• **REQUIREMENTS**
Write out the data below in full. Keep it exact.

• **GIVEN DATA**
==================================================
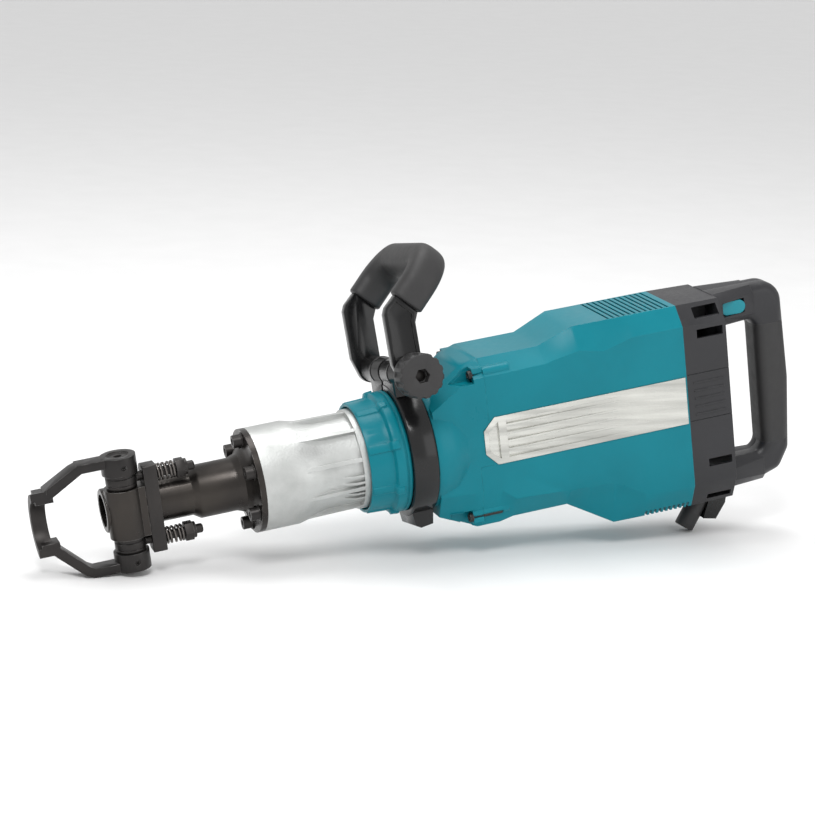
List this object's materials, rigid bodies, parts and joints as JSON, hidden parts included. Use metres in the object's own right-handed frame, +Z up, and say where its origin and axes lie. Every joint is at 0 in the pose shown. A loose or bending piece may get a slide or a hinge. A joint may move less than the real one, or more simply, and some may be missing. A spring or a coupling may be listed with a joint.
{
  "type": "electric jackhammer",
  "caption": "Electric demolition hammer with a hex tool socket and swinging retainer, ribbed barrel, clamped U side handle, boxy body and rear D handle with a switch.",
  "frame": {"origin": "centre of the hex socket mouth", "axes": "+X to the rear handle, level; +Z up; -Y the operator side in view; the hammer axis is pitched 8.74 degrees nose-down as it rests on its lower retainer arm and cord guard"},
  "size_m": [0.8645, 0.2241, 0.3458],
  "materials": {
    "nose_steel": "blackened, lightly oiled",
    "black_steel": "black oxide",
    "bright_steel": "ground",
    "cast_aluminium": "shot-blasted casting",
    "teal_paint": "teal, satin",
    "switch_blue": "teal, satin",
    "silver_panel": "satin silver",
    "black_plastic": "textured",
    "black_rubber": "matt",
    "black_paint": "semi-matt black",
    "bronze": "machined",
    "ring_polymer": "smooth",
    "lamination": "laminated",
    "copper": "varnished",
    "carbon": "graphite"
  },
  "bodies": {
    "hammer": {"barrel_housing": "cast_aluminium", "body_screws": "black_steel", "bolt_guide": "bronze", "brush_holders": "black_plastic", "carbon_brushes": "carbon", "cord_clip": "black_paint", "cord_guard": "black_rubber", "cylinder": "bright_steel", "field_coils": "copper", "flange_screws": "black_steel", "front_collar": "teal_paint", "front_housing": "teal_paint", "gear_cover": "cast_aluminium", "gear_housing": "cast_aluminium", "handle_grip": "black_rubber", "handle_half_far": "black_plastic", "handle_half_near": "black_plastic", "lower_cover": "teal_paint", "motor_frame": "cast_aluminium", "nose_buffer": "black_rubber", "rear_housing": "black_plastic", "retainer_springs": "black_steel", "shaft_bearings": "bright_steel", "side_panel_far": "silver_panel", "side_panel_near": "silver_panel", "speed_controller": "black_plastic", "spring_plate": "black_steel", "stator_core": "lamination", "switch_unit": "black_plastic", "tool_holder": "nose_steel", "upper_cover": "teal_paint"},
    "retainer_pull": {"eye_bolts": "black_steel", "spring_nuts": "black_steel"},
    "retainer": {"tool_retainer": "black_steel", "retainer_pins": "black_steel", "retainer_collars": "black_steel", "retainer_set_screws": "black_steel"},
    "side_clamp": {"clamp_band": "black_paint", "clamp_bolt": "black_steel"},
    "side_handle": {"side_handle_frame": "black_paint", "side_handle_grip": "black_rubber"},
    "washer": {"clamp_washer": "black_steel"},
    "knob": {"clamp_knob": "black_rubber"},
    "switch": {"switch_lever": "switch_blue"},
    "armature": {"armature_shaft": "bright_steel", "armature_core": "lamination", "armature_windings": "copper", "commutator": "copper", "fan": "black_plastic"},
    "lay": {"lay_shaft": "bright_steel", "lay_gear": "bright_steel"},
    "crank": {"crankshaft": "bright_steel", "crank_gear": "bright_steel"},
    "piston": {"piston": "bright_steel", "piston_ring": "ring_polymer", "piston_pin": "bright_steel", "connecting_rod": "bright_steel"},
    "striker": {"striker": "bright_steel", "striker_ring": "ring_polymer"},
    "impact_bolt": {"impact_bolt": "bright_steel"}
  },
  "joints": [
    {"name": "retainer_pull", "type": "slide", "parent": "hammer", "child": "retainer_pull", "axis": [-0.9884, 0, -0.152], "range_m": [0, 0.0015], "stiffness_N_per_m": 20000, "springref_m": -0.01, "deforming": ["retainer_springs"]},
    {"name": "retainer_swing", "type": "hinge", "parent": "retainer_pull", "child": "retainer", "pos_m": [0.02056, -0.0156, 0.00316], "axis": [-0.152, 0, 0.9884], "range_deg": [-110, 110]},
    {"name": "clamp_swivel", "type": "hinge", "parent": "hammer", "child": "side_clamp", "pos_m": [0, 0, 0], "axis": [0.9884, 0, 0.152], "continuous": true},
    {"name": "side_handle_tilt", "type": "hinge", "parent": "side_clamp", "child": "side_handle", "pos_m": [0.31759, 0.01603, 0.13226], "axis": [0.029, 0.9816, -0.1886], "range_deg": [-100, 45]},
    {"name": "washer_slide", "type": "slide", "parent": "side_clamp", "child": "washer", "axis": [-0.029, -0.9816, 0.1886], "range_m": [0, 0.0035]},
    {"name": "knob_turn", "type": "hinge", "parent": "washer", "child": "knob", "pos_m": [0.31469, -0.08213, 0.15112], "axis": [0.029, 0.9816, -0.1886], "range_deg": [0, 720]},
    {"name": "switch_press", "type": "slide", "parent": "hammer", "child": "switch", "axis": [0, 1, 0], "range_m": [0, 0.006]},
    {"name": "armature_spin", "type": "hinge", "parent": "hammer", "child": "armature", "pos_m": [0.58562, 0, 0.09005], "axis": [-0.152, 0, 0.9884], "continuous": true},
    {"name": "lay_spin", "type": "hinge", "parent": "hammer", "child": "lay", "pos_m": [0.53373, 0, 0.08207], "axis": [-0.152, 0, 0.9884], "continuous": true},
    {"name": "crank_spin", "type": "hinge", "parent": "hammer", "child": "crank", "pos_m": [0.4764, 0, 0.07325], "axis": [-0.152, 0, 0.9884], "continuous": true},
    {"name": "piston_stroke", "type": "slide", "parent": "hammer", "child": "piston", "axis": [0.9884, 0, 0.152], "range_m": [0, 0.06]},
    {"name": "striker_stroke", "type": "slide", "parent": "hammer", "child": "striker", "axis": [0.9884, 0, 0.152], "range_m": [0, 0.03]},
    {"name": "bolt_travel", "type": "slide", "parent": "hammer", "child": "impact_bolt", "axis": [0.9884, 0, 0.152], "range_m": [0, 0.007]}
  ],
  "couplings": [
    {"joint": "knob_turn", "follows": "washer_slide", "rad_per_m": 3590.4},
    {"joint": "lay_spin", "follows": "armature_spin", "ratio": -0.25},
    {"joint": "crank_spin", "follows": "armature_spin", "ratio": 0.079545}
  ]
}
==================================================
• **SOLUTION BELOW**
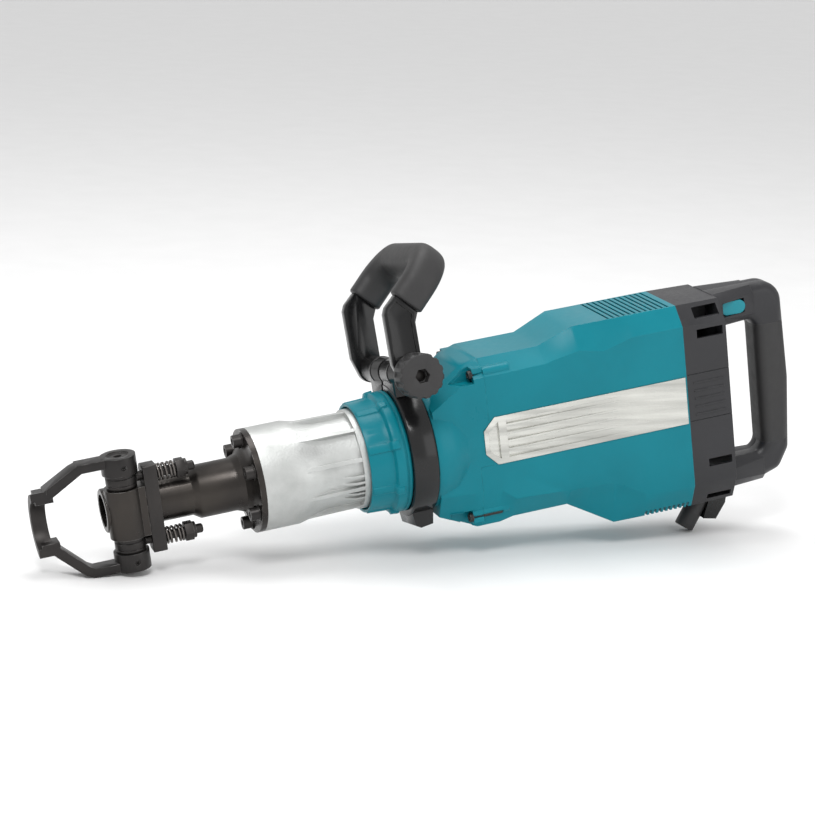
List this object's materials, rigid bodies, parts and joints as JSON, hidden parts included. Use metres in the object's own right-handed frame, +Z up, and say where its origin and axes lie. Every joint is at 0 in the pose shown. A loose or bending piece may get a slide or a hinge. A joint may move less than the real one, or more simply, and some may be missing. A spring or a coupling may be listed with a joint.
{
  "type": "electric jackhammer",
  "caption": "Electric demolition hammer with a hex tool socket and swinging retainer, ribbed barrel, clamped U side handle, boxy body and rear D handle with a switch.",
  "frame": {"origin": "centre of the hex socket mouth", "axes": "+X to the rear handle, level; +Z up; -Y the operator side in view; the hammer axis is pitched 8.74 degrees nose-down as it rests on its lower retainer arm and cord guard"},
  "size_m": [0.8645, 0.2241, 0.3458],
  "materials": {
    "nose_steel": "blackened, lightly oiled",
    "black_steel": "black oxide",
    "bright_steel": "ground",
    "cast_aluminium": "shot-blasted casting",
    "teal_paint": "teal, satin",
    "switch_blue": "teal, satin",
    "silver_panel": "satin silver",
    "black_plastic": "textured",
    "black_rubber": "matt",
    "black_paint": "semi-matt black",
    "bronze": "machined",
    "ring_polymer": "smooth",
    "lamination": "laminated",
    "copper": "varnished",
    "carbon": "graphite"
  },
  "bodies": {
    "hammer": {"barrel_housing": "cast_aluminium", "body_screws": "black_steel", "bolt_guide": "bronze", "brush_holders": "black_plastic", "carbon_brushes": "carbon", "cord_clip": "black_paint", "cord_guard": "black_rubber", "cylinder": "bright_steel", "field_coils": "copper", "flange_screws": "black_steel", "front_collar": "teal_paint", "front_housing": "teal_paint", "gear_cover": "cast_aluminium", "gear_housing": "cast_aluminium", "handle_grip": "black_rubber", "handle_half_far": "black_plastic", "handle_half_near": "black_plastic", "lower_cover": "teal_paint", "motor_frame": "cast_aluminium", "nose_buffer": "black_rubber", "rear_housing": "black_plastic", "retainer_springs": "black_steel", "shaft_bearings": "bright_steel", "side_panel_far": "silver_panel", "side_panel_near": "silver_panel", "speed_controller": "black_plastic", "spring_plate": "black_steel", "stator_core": "lamination", "switch_unit": "black_plastic", "tool_holder": "nose_steel", "upper_cover": "teal_paint"},
    "retainer_pull": {"eye_bolts": "black_steel", "spring_nuts": "black_steel"},
    "retainer": {"tool_retainer": "black_steel", "retainer_pins": "black_steel", "retainer_collars": "black_steel", "retainer_set_screws": "black_steel"},
    "side_clamp": {"clamp_band": "black_paint", "clamp_bolt": "black_steel"},
    "side_handle": {"side_handle_frame": "black_paint", "side_handle_grip": "black_rubber"},
    "washer": {"clamp_washer": "black_steel"},
    "knob": {"clamp_knob": "black_rubber"},
    "switch": {"switch_lever": "switch_blue"},
    "armature": {"armature_shaft": "bright_steel", "armature_core": "lamination", "armature_windings": "copper", "commutator": "copper", "fan": "black_plastic"},
    "lay": {"lay_shaft": "bright_steel", "lay_gear": "bright_steel"},
    "crank": {"crankshaft": "bright_steel", "crank_gear": "bright_steel"},
    "piston": {"piston": "bright_steel", "piston_ring": "ring_polymer", "piston_pin": "bright_steel", "connecting_rod": "bright_steel"},
    "striker": {"striker": "bright_steel", "striker_ring": "ring_polymer"},
    "impact_bolt": {"impact_bolt": "bright_steel"}
  },
  "joints": [
    {"name": "retainer_pull", "type": "slide", "parent": "hammer", "child": "retainer_pull", "axis": [-0.9884, 0, -0.152], "range_m": [0, 0.0015], "stiffness_N_per_m": 20000, "springref_m": -0.01, "deforming": ["retainer_springs"]},
    {"name": "retainer_swing", "type": "hinge", "parent": "retainer_pull", "child": "retainer", "pos_m": [0.02056, -0.0156, 0.00316], "axis": [-0.152, 0, 0.9884], "range_deg": [-110, 110]},
    {"name": "clamp_swivel", "type": "hinge", "parent": "hammer", "child": "side_clamp", "pos_m": [0, 0, 0], "axis": [0.9884, 0, 0.152], "continuous": true},
    {"name": "side_handle_tilt", "type": "hinge", "parent": "side_clamp", "child": "side_handle", "pos_m": [0.31759, 0.01603, 0.13226], "axis": [0.029, 0.9816, -0.1886], "range_deg": [-100, 45]},
    {"name": "washer_slide", "type": "slide", "parent": "side_clamp", "child": "washer", "axis": [-0.029, -0.9816, 0.1886], "range_m": [0, 0.0035]},
    {"name": "knob_turn", "type": "hinge", "parent": "washer", "child": "knob", "pos_m": [0.31469, -0.08213, 0.15112], "axis": [0.029, 0.9816, -0.1886], "range_deg": [0, 720]},
    {"name": "switch_press", "type": "slide", "parent": "hammer", "child": "switch", "axis": [0, 1, 0], "range_m": [0, 0.006]},
    {"name": "armature_spin", "type": "hinge", "parent": "hammer", "child": "armature", "pos_m": [0.58562, 0, 0.09005], "axis": [-0.152, 0, 0.9884], "continuous": true},
    {"name": "lay_spin", "type": "hinge", "parent": "hammer", "child": "lay", "pos_m": [0.53373, 0, 0.08207], "axis": [-0.152, 0, 0.9884], "continuous": true},
    {"name": "crank_spin", "type": "hinge", "parent": "hammer", "child": "crank", "pos_m": [0.4764, 0, 0.07325], "axis": [-0.152, 0, 0.9884], "continuous": true},
    {"name": "piston_stroke", "type": "slide", "parent": "hammer", "child": "piston", "axis": [0.9884, 0, 0.152], "range_m": [0, 0.06]},
    {"name": "striker_stroke", "type": "slide", "parent": "hammer", "child": "striker", "axis": [0.9884, 0, 0.152], "range_m": [0, 0.03]},
    {"name": "bolt_travel", "type": "slide", "parent": "hammer", "child": "impact_bolt", "axis": [0.9884, 0, 0.152], "range_m": [0, 0.007]}
  ],
  "couplings": [
    {"joint": "knob_turn", "follows": "washer_slide", "rad_per_m": 3590.4},
    {"joint": "lay_spin", "follows": "armature_spin", "ratio": -0.25},
    {"joint": "crank_spin", "follows": "armature_spin", "ratio": 0.079545}
  ]
}